Inflexibility is a common struggle for the unique, rigid child.
Do you find yourself wishing your rigid child was better at going with the flow? Maybe your child’s rigid routine gets in the way of their ability to experience life and take advantage of opportunities. Maybe you even feel like you can’t say yes to spontaneous get-togethers with friends or go on that impromptu evening walk around the neighborhood. If this sounds familiar, then your child may be finding it difficult to relax.
How to help your rigid child cope
Here are five tactics you can use when your child is being stubborn.
1. Shift your style.
Parenting style is an important consideration for families who have chronically inflexible children. A great resource for learning to ‘pick your battles’ is offered by Ross Greene in the Explosive Child. He teaches you how to be a ‘basket case’, which means that you put all of your priorities into three baskets.
- Basket A is a small basket for non-negotiables.
- Basket B is for issues that are important, but for which you would be willing to negotiate with your child. This basket allows you to model a rational and calm decision-making approach that results in a win-win solution.
- Basket C is the ‘forget-a-bout-it’ basket.
This approach is referred to as downshifting and it allows you to demonstrate how to calm down and and think rationally. A great children’s book that demonstrates the power of downshifting is offered in Llama Llama, Mad at Mama. The mother in the story shows how a parent can meet a child’s needs while simultaneously holding the child accountable for improved behavior.
2. Ask questions.
Sometimes it can be helpful to engage in reflection. Ask your child why they are so upset that, for example, you went to a different grocery store. Sometimes, when a child has trouble ‘justifying’ their emotions, their logic begins to unravel, and they can become more flexible.
3. Take a back seat.
What would it look like to allow your child to make all the plans on a Saturday? Maybe you could approach it as a game and call it ‘Opposite Day.’ On Opposite Day you are the kid, and your kid is the parent. It is up to them to decide what the family will do, what they will eat, and where they will go. Taking a playful roleplay approach to rigid ‘director’ behavior can take the pressure off. There’s also a chance it may help your child let go of some control on days when you aren’t intentionally switching roles.

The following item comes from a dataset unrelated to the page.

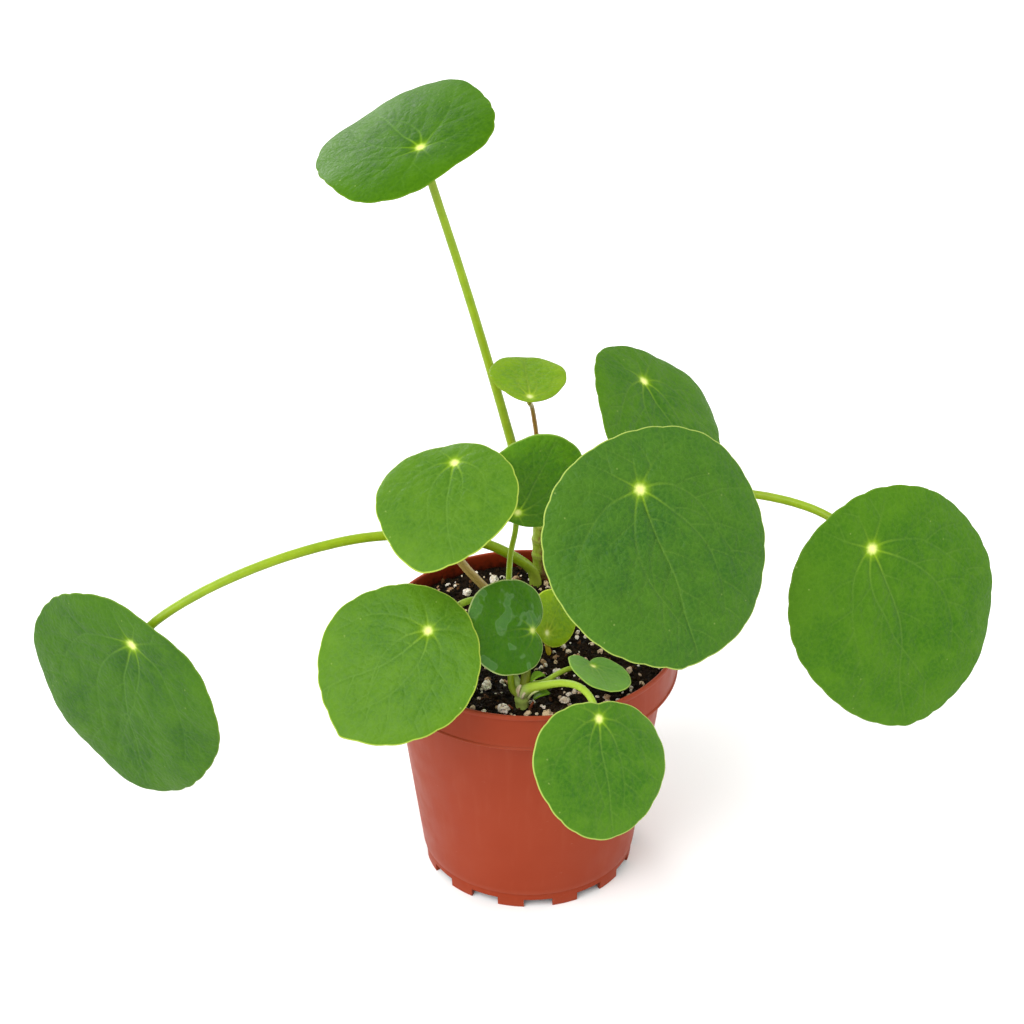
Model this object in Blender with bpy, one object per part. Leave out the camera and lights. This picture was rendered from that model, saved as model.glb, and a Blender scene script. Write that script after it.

4. Redirect the conversation.
At times, you are simply going to disappoint your child. Maybe you decide to go to a different grocery store than usual because it’s closer to another errand you’re running. If your child isn’t happy about it, redirection can be helpful. Consider redirecting the conversation to what’s inside the store. For example, while your child is objecting to the store, try offering questions like, “When we get inside, do you want to choose ice cream or popsicles for your special treat this week?
5. Provide options.
Sometimes it’s easy to let your child choose. In those cases, allow them to help you decide which store to go to or when you take that walk around the block. Maybe you will discover that your child is more flexible when they feel they are able to participate in the decision-making process. It may help them to feel a level of control over the timeline.
Feeling unsure about your child’s behavior? Here are a few signs your child might be battling with rigidity.
10 signs you have a rigid child
The rigid child tends to:
- See situations in black-and-white
- Have trouble deviating from routines
- Be overly obsessed with rule-following
- Dominate and direct play times with friends
- Get upset when things don’t go as planned
- Have trouble adjusting to schedule or routine changes
- Have difficulty yielding to another person’s viewpoint
- Resist authority
- Have meltdowns if you change your mind about plans that affect them
- Prefer playing alone to avoid compromise
What’s causing my rigid child’s inflexibility?
It’s normal to feel responsible for your child’s struggles, but their unique disposition certainly isn’t anything to blame yourself for. For instance, you could follow that mystery ‘parenting manual’ to a T and still find yourself struggling to help your rigid child relax. It’s important to be able to let yourself off the hook and redirect your energy.
Rigidity can be very hard for parents, especially when the source is unclear. But it is important to consider the degree of symptoms. If rigidity and inflexibility, tantrums, or focus on objects rather than people are significant concerns, it will be important to have a comprehensive neuropsychological evaluation in order to assess Autism Spectrum symptoms as well as language, cognition, attention, and emotions.